Depuis la capitale congolaise, la Conférence Épiscopale Nationale du Congo (CENCO) a lâché un pavé dans la mare. Dans un communiqué au vitriol, signé par Mgr Donatien Nshole et frappé du sceau d’une institution qui ne plie pas face au chaos, les évêques ont braqué les projecteurs sur une tragédie qui déchire la République Démocratique du Congo (RDC) : la traque sanglante des Swahilophones. Ce n’est pas un simple bout de papier orné d’une carte stylisée et d’une croix ;

c’est un cri, un uppercut à une société qui vacille au bord du gouffre.
L’EST EN FEU, UNE CHASSE SANS MERCI
Dans les ruelles poussiéreuses des KInsahsa, le tableau est sinistre. Les Swahilophones, ces Congolais dont la langue résonne des accents de l’Afrique de l’Est, sont dans le viseur. Accusés d’être des infiltrés, des traîtres ou des complices des milices qui pullulent dans la région, ils tombent sous les coups d’une violence aveugle. Les évêques catholiques n’y vont pas par quatre chemins : c’est une campagne de haine qui rappelle les heures les plus noires des Grands Lacs.
DES MOTS QUI TUENT
MAIS D’OU VIENT CE POISON ?
Les prélats pointent un doigt accusateur vers certaines tribunes politiques. Les discours de haine, relayés sur les réseaux sociaux, diabolisent les Swahilophones comme une cinquième colonne. « Une prédication pour la discrimination », tonne le communiqué, et l’écho est glaçant : on dirait les prémices des massacres qui ont ravagé le Rwanda ou le Burundi. Dans une situation explosive d’avancée des rebelles du M23/AFC, ce jeu avec le feu pourrait transformer la RDC en brasier. Les évêques sonnent l’alarme : si cette ségrégation s’enracine, les conflits intercommunautaires risquent de devenir une bombe à retardement.
UNE NATION HANTEE PAR SON PASSE
Pour la CENCO, cette folie n’est pas née de nulle part. Elle porte les stigmates d’un passé colonial qui a gravé des lignes de fracture dans l’âme congolaise. Les Swahilophones, souvent vus comme des « autres » à cause de leurs liens culturels avec les pays voisins, sont des proies faciles dans un climat de paranoïa.
« Nous invitons à la maturité », implorent les évêques, un appel à recoller les morceaux d’une identité nationale qui semble partir en lambeaux.
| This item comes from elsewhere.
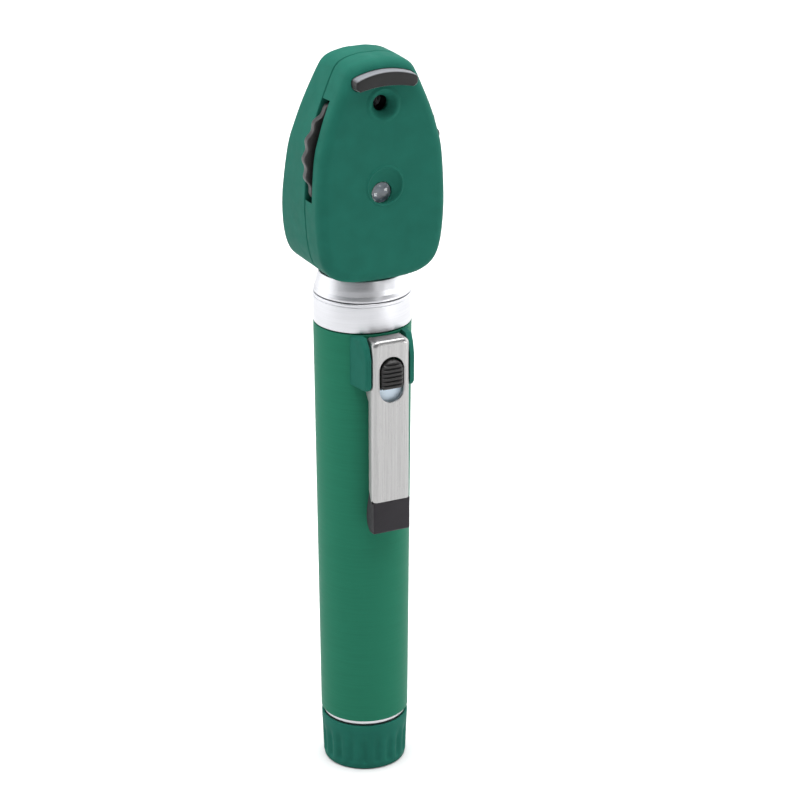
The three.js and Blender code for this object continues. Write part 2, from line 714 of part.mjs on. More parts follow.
function neck() {
  const ring = turnedRing([
    [SPIGOT_BORE_R, SPIGOT_BOTTOM_Z],
    [SPIGOT_R, SPIGOT_BOTTOM_Z],
    [SPIGOT_R, 113.8],
    [BARREL_TOP_R, 113.8],
    [10.3, 114.9],
    [10.1, 116.1],
    [9.77, 117.35],
    [9, 117.8],
    [NECK_R, 118],
    [NECK_R, FLANGE_BOTTOM_Z],
    [FLANGE_R, FLANGE_BOTTOM_Z],
    [FLANGE_R, FLANGE_BOTTOM_Z + 1.4],
    [5.2, FLANGE_BOTTOM_Z + 1.4],
    [5.2, 111.9],
    [SPIGOT_BORE_R, 111.9],
  ]);
  const lugs = [0, 180].map((angle) =>
    sector(SPIGOT_R - 0.5, LUG_R, angle - LUG_ANGLE / 2, angle + LUG_ANGLE / 2,
      LUG_BOTTOM_Z, LUG_BOTTOM_Z + LUG_HEIGHT));
  return join(ring, ...lugs);
}

function shellScrew(x, z) {
  const tip = -8;
  const headBack = 2.8;
  const shank = rodY(0.8, x, z, tip, 2, 12);
  const head = rodY(1.5, x, z, 1.7, headBack, 16);
  const recess = [
    block(x - 0.9, x + 0.9, headBack - 0.6, headBack + 1, z - 0.2, z + 0.2),
    block(x - 0.2, x + 0.2, headBack - 0.6, headBack + 1, z - 0.9, z + 0.9),
  ];
  return cut(join(shank, head), ...recess);
}

// ---- Optics -------------------------------------------------------------------------------

function opticsFrame() {
  const plateFront = -3.85;
  const plateBack = -2.7;
  const plate = common(
    slabY(outlinePoints(2.6), plateFront, plateBack),
    block(-20, 20, -5, 0, 123.4, 170),
  );
  const tube = rodZ(TUBE_R, 0, LIGHT_Y, TUBE_BOTTOM_Z, TUBE_TOP_Z, 24);
  const arms = [
    block(-1.8, 1.8, LIGHT_Y + TUBE_BORE_R, APERTURE_Y + 1.8, 129, 130.6),
    block(-1.8, 1.8, LIGHT_Y + TUBE_BORE_R, APERTURE_Y + 1.8, 133.8, 135.4),
  ];
  return cut(
    join(plate, tube, ...arms),
    rodZ(TUBE_BORE_R, 0, LIGHT_Y, TUBE_BOTTOM_Z - 1, TUBE_TOP_Z + 1, 24),
    block(-9, 9, -2.4, 14, APERTURE_Z - 1.3, APERTURE_Z + 1.3),
    rodZ(1.2, 0, APERTURE_Y, 128, 137, 12),
    rodY(1.7, 0, SIGHT_Z, -5, 0, 20),
    rodY(1.5, 0, WHEEL_Z, -5, -2, 12),
    rodY(1.5, -POST_X, POST_Z, -5, 0, 12),
    rodY(1.5, POST_X, POST_Z, -5, 0, 12),
    rodY(1.5, 0, TOP_POST_Z, -5, 0, 12),
  );
}

function lampBase() {
  return turnedRing([
    [1.7, 112.5],
    [4.8, 112.5],
    [4.8, 121],
    [0.7, 121],
    [0.7, 118],
    [1.7, 118],
  ], 28);
}

function lampContact() {
  return turned([[0, 112.3], [1.3, 112.3], [1.3, 117.5], [0, 117.5]], 16);
}

function lampDome() {
  return turned([[0, 0], [2.4, 0], [2.4, 0.6], [1.9, 0.6], [1.9, 1.5], [1.4, 2.5], [0.7, 3], [0, 3.2]], 20);
}

// Round lens about Z: positive sag bulges, negative sag is hollow.
function roundLens(radius, edge, sag, sides = SMALL_SIDES) {
  const half = edge / 2;
  return turned([
    [0, -half - sag],
    [radius * 0.6, -half - sag * 0.6],
    [radius, -half],
    [radius, half],
    [radius * 0.6, half + sag * 0.6],
    [0, half + sag],
  ], sides);
}

function mirrorPlate() {
  return new THREE.BoxGeometry(5.2, 0.8, 5.6).translate(0, -0.4, 0);
}

function mirrorMount() {
  const back = -2.4;
  const top = 155.6;
  const offset = MIRROR_Z - LIGHT_Y + 1.1 * Math.SQRT2;
  return slabX(polygon([[back, back + offset], [top - offset, top], [back, top]]), -2.6, 2.6);
}

function lensWheel() {
  const disc = scalloped(WHEEL_R, 0.3, WHEEL_SCALLOPS);
  roundHole(disc, 1.5, 0, 0);
  for (let i = 0; i < LENS_POSITIONS; i += 1) {
    const angle = Math.PI / 2 + (i * 2 * Math.PI) / LENS_POSITIONS;
    roundHole(disc, LENS_R + GAP, LENS_PITCH_R * Math.cos(angle), LENS_PITCH_R * Math.sin(angle));
  }
  return slabY(disc, -WHEEL_THICKNESS / 2, WHEEL_THICKNESS / 2, 5);
}

function lensWheelAxle() {
  return join(rodY(1.2, 0, 0, -7.6, -3), rodY(2.2, 0, 0, -7.7, -7.2, 16));
}

function lensDetentSpring() {
  const leaf = block(-6.3, 0.8, -6.2, -5, 127.3, 127.65);
  return join(leaf, rodY(0.35, 0, 127.65, -6.2, -5, 10));
}

// Aperture wheel about Z: large, small, slit-cut half, fixation and filter openings.
function apertureWheel() {
  const disc = scalloped(APERTURE_R, 0.2, APERTURE_SCALLOPS);
  roundHole(disc, 1.2, 0, 0);
  const openings = [1.5, 0.8, 1.2, 0.5, 1.5];
  openings.forEach((radius, i) => {
    const angle = -Math.PI / 2 + (i * 2 * Math.PI) / openings.length;
    roundHole(disc, radius, APERTURE_PITCH_R * Math.cos(angle), APERTURE_PITCH_R * Math.sin(angle));
  });
  return slabZ(disc, -0.9, 0.9, 5);
}

function apertureAxle() {
  return rodZ(0.9, 0, APERTURE_Y, 128.6, 135.8, 12);
}

function apertureDetentSpring() {
  const leaf = block(-8.2, -7.85, 2, 8, APERTURE_Z - 0.6, APERTURE_Z + 0.6);
  return join(leaf, rodZ(0.3, -7.9, APERTURE_Y, APERTURE_Z - 0.6, APERTURE_Z + 0.6, 10));
}

// ---- Assembly -----------------------------------------------------------------------------

function piece(name, geometry, look, x = 0, y = 0, z = 0) {
  const mesh = new THREE.Mesh(geometry, new THREE.MeshStandardMaterial(look));
  mesh.name = name;
  mesh.position.set(x, y, z);
  return mesh;
}

const handle = new THREE.Group();
handle.add(
  piece("barrel", barrel(), GREEN_ANODISED),
  piece("collar", collar(), SILVER),
  piece("contact_insulator", contactInsulator(), BLACK_PLASTIC),
  piece("contact_disc", contactDisc(), BRASS),
  piece("battery_lower", cell(), CELL_JACKET, 0, 0, CELL_START_Z),
  piece("battery_upper", cell(), CELL_JACKET, 0, 0, CELL_START_Z + CELL_LENGTH + GAP),
  piece("switch_bracket", switchBracket(), GREEN_PLASTIC),
  piece("indicator_plate", indicatorPlate(), PALE_PLASTIC),
  piece("switch_strip", switchStrip(), COPPER),
  piece("clip_pin", clipPin(), STAINLESS),
);

const slideSwitch = new THREE.Group();
slideSwitch.add(
  piece("switch_button", switchButton(), BLACK_PLASTIC),
  piece("switch_contact", switchContact(), COPPER),
);

const clip = new THREE.Group();
clip.add(
  piece("clip_blade", clipBlade(), STAINLESS),
  piece("clip_foot", clipFoot(), CHARCOAL),
  piece("clip_spring", clipSpring(), STAINLESS),
);

const bottomCap = new THREE.Group();
bottomCap.add(
  piece("end_cap", endCap(), GREEN_PLASTIC),
  piece("cap_sleeve", capSleeve(), SILVER),
  piece("spring_seat", springSeat(), BRASS),
  piece("battery_spring", batterySpring(), STAINLESS),
);

const mirror = piece("mirror", mirrorPlate(), MIRRORED, 0, LIGHT_Y, MIRROR_Z);
mirror.rotation.x = -Math.PI / 4;

const head = new THREE.Group();
head.add(
  piece("neck", neck(), SILVER),
  piece("examiner_shell", examinerShell(), GREEN_PLASTIC),
  piece("patient_shell", patientShell(), GREEN_PLASTIC),
  piece("brow_rest", browRest(), RUBBER),
  piece("optics_frame", opticsFrame(), BLACK_PLASTIC),
  piece("lamp_base", lampBase(), SILVER),
  piece("lamp_contact", lampContact(), BRASS),
  piece("lamp_dome", lampDome(), LAMP_WHITE, 0, LIGHT_Y, 121.3),
  piece("condenser_lens", roundLens(3, 1.2, 0.5, 20), GLASS, 0, LIGHT_Y, 128),
  piece("objective_lens", roundLens(3, 1.2, 0.4, 20), GLASS, 0, LIGHT_Y, 138),
  piece("mirror_mount", mirrorMount(), BLACK_PLASTIC),
  piece("window", windowPlate(), GLASS),
  piece("lens_wheel_axle", lensWheelAxle(), STAINLESS, 0, 0, WHEEL_Z),
  piece("lens_detent_spring", lensDetentSpring(), STAINLESS),
  piece("aperture_axle", apertureAxle(), STAINLESS),
  piece("aperture_detent_spring", apertureDetentSpring(), STAINLESS),
  mirror,
);

const readout = piece("readout_lens", readoutLens(), GLASS, 0, -9.4, READOUT_Z);
readout.rotation.x = Math.PI / 2;
head.add(readout);

const screwPlaces = [[-POST_X, POST_Z], [POST_X, POST_Z], [0, TOP_POST_Z]];
screwPlaces.forEach(([x, z], i) => {
  head.add(piece(`shell_screw_${i + 1}`, shellScrew(x, z), STAINLESS));
});

const lensCarrier = new THREE.Group();
lensCarrier.position.set(0, WHEEL_Y, WHEEL_Z);
lensCarrier.add(piece("lens_wheel", lensWheel(), BLACK_PLASTIC));
for (let i = 1; i < LENS_POSITIONS; i += 1) {
  const angle = Math.PI / 2 + (i * 2 * Math.PI) / LENS_POSITIONS;
  const sag = 0.07 * (LENS_POSITIONS / 2 - i);
  const name = `lens_${String(i).padStart(2, "0")}`;
  const x = LENS_PITCH_R * Math.cos(angle);
  const z = LENS_PITCH_R * Math.sin(angle);
  const lens = piece(name, roundLens(LENS_R, 1.2, Math.max(sag, -0.35), 10), GLASS, x, 0, z);
  lens.rotation.x = Math.PI / 2;
  lensCarrier.add(lens);
}

const apertureCarrier = new THREE.Group();
apertureCarrier.position.set(0, APERTURE_Y, APERTURE_Z);
const filterAngle = -Math.PI / 2 + (4 * 2 * Math.PI) / 5;
apertureCarrier.add(
  piece("aperture_wheel", apertureWheel(), BLACK_PLASTIC),
  piece("red_free_filter", rodZ(1.2, 0, 0, -0.5, 0.5, 14), RED_FREE_GLASS,
    APERTURE_PITCH_R * Math.cos(filterAngle), APERTURE_PITCH_R * Math.sin(filterAngle), 0),
);

head.add(lensCarrier, apertureCarrier);

const ophthalmoscope = new THREE.Group();
ophthalmoscope.add(handle, slideSwitch, clip, bottomCap, head);

export default ophthalmoscope;
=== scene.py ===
"""Looks of a hand-held direct ophthalmoscope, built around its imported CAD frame.

Lengths in the shape code are millimetres; a mesh is scaled to metres when it is made.
+Z runs up the handle, -Y is the examiner's side, and the origin is the end cap's base.
"""

import json
import math

import bmesh
import bpy
from mathutils import Matrix, Vector


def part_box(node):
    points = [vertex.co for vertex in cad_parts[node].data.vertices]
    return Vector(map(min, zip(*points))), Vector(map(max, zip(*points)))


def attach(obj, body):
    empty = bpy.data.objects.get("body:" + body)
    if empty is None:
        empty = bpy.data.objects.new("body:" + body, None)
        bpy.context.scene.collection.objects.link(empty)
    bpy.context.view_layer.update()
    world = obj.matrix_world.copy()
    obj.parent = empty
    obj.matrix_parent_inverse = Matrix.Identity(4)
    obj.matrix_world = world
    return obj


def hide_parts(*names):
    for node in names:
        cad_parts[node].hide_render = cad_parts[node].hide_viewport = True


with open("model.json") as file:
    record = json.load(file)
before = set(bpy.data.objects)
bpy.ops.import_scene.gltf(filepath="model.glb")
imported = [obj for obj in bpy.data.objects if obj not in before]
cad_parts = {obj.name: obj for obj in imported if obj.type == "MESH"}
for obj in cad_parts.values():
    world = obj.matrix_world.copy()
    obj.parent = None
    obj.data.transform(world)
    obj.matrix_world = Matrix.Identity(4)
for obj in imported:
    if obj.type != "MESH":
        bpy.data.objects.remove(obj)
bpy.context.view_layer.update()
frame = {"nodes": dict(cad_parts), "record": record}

MM = 0.001
TAU = 2 * math.pi


# ---- Sizes taken from the frame -----------------------------------------------------------


def span(node, axis):
    """Lowest and highest coordinate of a CAD node along an axis, in millimetres."""
    low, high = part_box(node)
    return low[axis] / MM, high[axis] / MM


X, Y, Z = 0, 1, 2
CAP_TOP = span("end_cap", Z)[1]
BARREL_BOTTOM, BARREL_TOP = span("barrel", Z)
BARREL_R = span("barrel", X)[1]
BARREL_R_LOW = BARREL_R - 0.85
COLLAR_BOTTOM = BARREL_TOP + 0.3
COLLAR_TOP = span("collar", Z)[1]
FACE_Y = span("examiner_shell", Y)[0]
SEAM_FRONT, SEAM_BACK = span("examiner_shell", Y)[1], span("patient_shell", Y)[0]
BACK_Y = span("patient_shell", Y)[1]
HEAD_BOTTOM, HEAD_TOP = span("patient_shell", Z)[0], span("examiner_shell", Z)[1]
HEAD_HALF = span("patient_shell", X)[1]
WHEEL_Z = sum(span("lens_wheel", Z)) / 2
CLIP_Y = span("clip_blade", Y)[0]
CLIP_HALF = span("clip_blade", X)[1]
CLIP_BOTTOM, CLIP_TOP = span("clip_blade", Z)
FOOT_BOTTOM = span("clip_foot", Z)[0]
FOOT_BACK = span("clip_foot", Y)[1]
READOUT_Z = sum(span("readout_lens", Z)) / 2

# ---- Sizes chosen to suit them ------------------------------------------------------------

CAP_RIM = CAP_TOP - 0.2
RING_TOP = BARREL_BOTTOM + 0.32
SLOT_HALF, SLOT_BOTTOM, SLOT_TOP = 2.85, 92.15, 102.5
WHEEL_PEAK_R, WHEEL_WAVE, WHEEL_FRONT, WHEEL_BACK = 16.0, 0.3, -6.1, -4.3
CELLS, CELL_RING_R = 16, 12.3
SIGHT_Z = WHEEL_Z + CELL_RING_R
BACK_SLOPE_Z, BACK_TILT = 130.0, math.radians(10)
WINDOW_Z = 156
OPTICS_Y = 1.0
SCREWS = [(-9.5, 127.0), (9.5, 127.0), (0.0, 163.4)]
HEAD_MIDDLE = (HEAD_BOTTOM + HEAD_TOP) / 2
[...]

Car au-delà des attaques aux « facies » , c’est l’unité même de la RDC qui est en jeu.
UN SURSAUT OU LA CHUTE
Face à cette descente aux enfers, la CENCO ne se contente pas de pleurs.
Elle cogne là où ça fait mal, sommant le gouvernement d’agir : protéger les victimes, museler les pyromanes de la haine, punir les coupables.
Les autorités congolaises, souvent sourdes aux cris de l’Est, dans le passé, sont mises au pied du mur. Mais les évêques parlent aussi au cœur des Congolais : ouvrez vos portes, tendez la main, refusez la division. C’est un appel à l’humanité dans un pays où elle semble s’effilocher.
UNE LUEUR DANS LA TEMPETE
Sous la plume de Mgr Nshole, le texte s’achève sur une note grave, presque sacrée. Une prière à Notre Dame du Congo, un souffle d’espoir pour une paix qui semble hors de portée. Mais ce communiqué n’est pas qu’une lamentation : c’est une torche dans la nuit, un défi lancé à une nation pour qu’elle se regarde en face.
Alors que les Swahilophones se sentent stigmatisés, surtout dans les provinces e l’Ouest de la RDCongo et que la RDC titube sous le poids de ses blessures, la CENCO pose une question brutale : UNITE OU ABIME ?
Dans un pays où l’actualité charrie trop souvent son lot de sang et de massacres, ce texte est un acte de foi – et un coup de poing pour que la raison l’emporte, enfin, sur la barbarie.
Il sied de rappeler que la CENCO, en collaboration avec l’Église du Christ au Congo (ECC), s’engage activement dans une médiation entre tous les belligérants pour promouvoir la paix, la réconciliation et mettre fin au conflit qui déchire l’Est de la République Démocratique du Congo.